Ralph Waldo Emerson believed that Nature helped guys like him get away from corrupt human society and grow closer to God. Romantic Literature treated Nature in much the same way. In that tradition, Nature is God, and people are small and insignificant and only mess things up.
Look what Adam and Eve did in the Garden of Eden, say the authors of Romantic Literature. (Actually Eve was the one who really screwed it all up, but that's a whole other story that Ecofeminism addresses. We'll get to that later.)
Even John Muir, that famous "Go West, Young Son" nature-writer and instigator-of-the-National-Parks-System, believed that Yosemite was a type of church. Every cliff was a cathedral, every cloud a choir of angels, every flower a prayer.
But many Ecocritics and environmentalists oppose the idolization (and idealization) of the natural world. Why? Lots of reasons. For one, the science of trees and birds and all o' that is often far richer than what's implied by this human-desire-centric view of nature. Nature's got a lot of its own purposes, you know—it's not just around to serve as our guiding light.

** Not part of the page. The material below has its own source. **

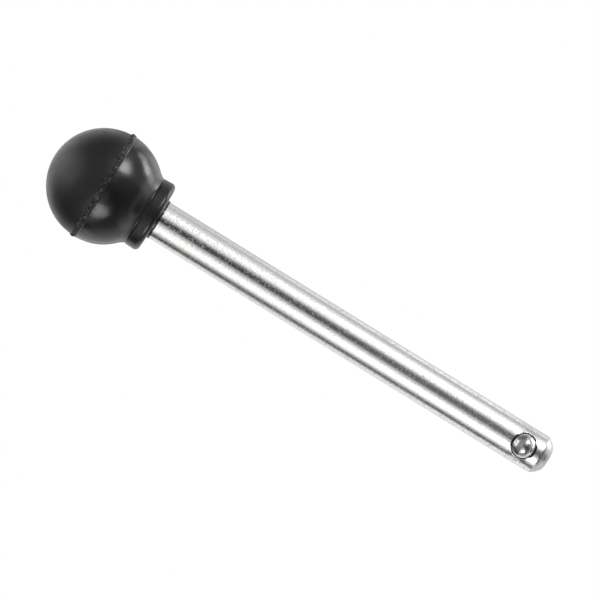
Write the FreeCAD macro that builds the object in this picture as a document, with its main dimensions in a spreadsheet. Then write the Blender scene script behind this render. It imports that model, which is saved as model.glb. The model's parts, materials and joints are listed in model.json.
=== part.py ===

But what are those purposes? And if Nature is so high-and-mighty, how come it's so fallible? How are us humans even able to muck it up so badly? Debates surrounding these questions rage on today. And they're interesting to us because they raise fundamental questions about the human condition.
If you think about it, the choice to position nature as our God or as our ward says a lot about who we are.
"What is nature?" Answer B: Nature is a victim.
Rachel Carson and Aldo Leopold uncovered all the ways men and women are disconnected from nature. And how that lack of intimacy between us and our environment leads people to abuse the bejesus out of nature.
In the same vein as Upton Sinclair's The Jungle, Carson's Silent Spring and Leopold's A Sand County Almanac both show how literature can be a tool to critique the harmful practices of human society—only the latter two works focus on the brokenness of the human-nature relationship.
And so these writers pushed back against the idea of nature as a pristine religious experience (I will bless you, tiny human, with my awesome rainbow) by emphasizing how nature is a victim of our horrible practices.
Instead of being there for man to worship, nature is there to be abused. And now that nature can't take it anymore, humans have got to step in and save it. Weird relationship, right? (I abuse you, then I save you. I abuse you, then I save you.)
In addition to being yet another site for reflection on the fundamental nature of humans, this element of the great "What is nature?" debate raises a lot of questions about how invasive our "green," nature-savin' practices should be. Are we supposed to arrange our lives so as to impact the natural world less? Or do we have to get out there and plant some trees?
"What is nature?" Answer C: Nature is a wild place for people to discover themselves.
You want enlightenment in your life, kid? Then you gotta get out of the city. Our resident Eco-curmudgeon, Edward Abbey, barked loudly about how awful human habitats are. According to him, people are corrupt, and we corrupt the world we live in.
So, he believed that true nature is only found out in the wilderness, and that traveling into said wilderness was the only way we can discover who we truly are, Transcendentalist-style.
The wild wilderness adventures of the British and American male have been well-catalogued in The Canon—consider Moby-Dick, The Old Man and the Sea, and Heart of Darkness. In each of these tales, a man gets out of Dodge, discovers himself, conquers death (or not), has profound visions (or not), and returns to society changed. He then shares the secrets of the universe with his poor and limited society (or not).
Or these guys just continue to make themselves rich and only return to wilderness on expensive vacations. "Spoken ideal" and "lived practice" can be different things.
In any case, this Eco-school-of-thought positions Nature not as God, exactly, but as a place to discover God in one's self. Some people think that's a pretty self-centered and anthropocentric notion. Some people think it's pretty rad. You decide.
"What is nature?" Answer D: Literally everything.
Unlike prior thinkers, the newest ecocritics like to argue that there's as much nature in a National Park as there is in a shopping mall. Say what? Ecocritics like Lawrence Buell, Serpil Oppermann and Dana Phillips are now actively moving away from the debate over what is "natural" and what is "unnatural" or man-made.
These guys and gal think human habitats can get pretty wild—anybody been to New York City lately? So cities can be counted as wildernesses. And there's little nature out there that's truly untouched by human hands at this point. Except a lot of the ocean bottom.
So while today's ecocritics love them some Abbey and Muir and Thoreau, they think that in order to move environmental thought forward, we have to embrace action that cleans up our cities, too.
And we know how you like the "All of the above" answer on multiple-choice tests, anyway, Shmoopers. And that's basically what those ecocritics are saying these days. Not A or B or C, but: all of the above… and more.
As it turns out, the answer to that "What is nature?" debate might not be an answer it all—it might be a new set of questions. Like, you know, most important mysteries of literature and human behavior. Go figure.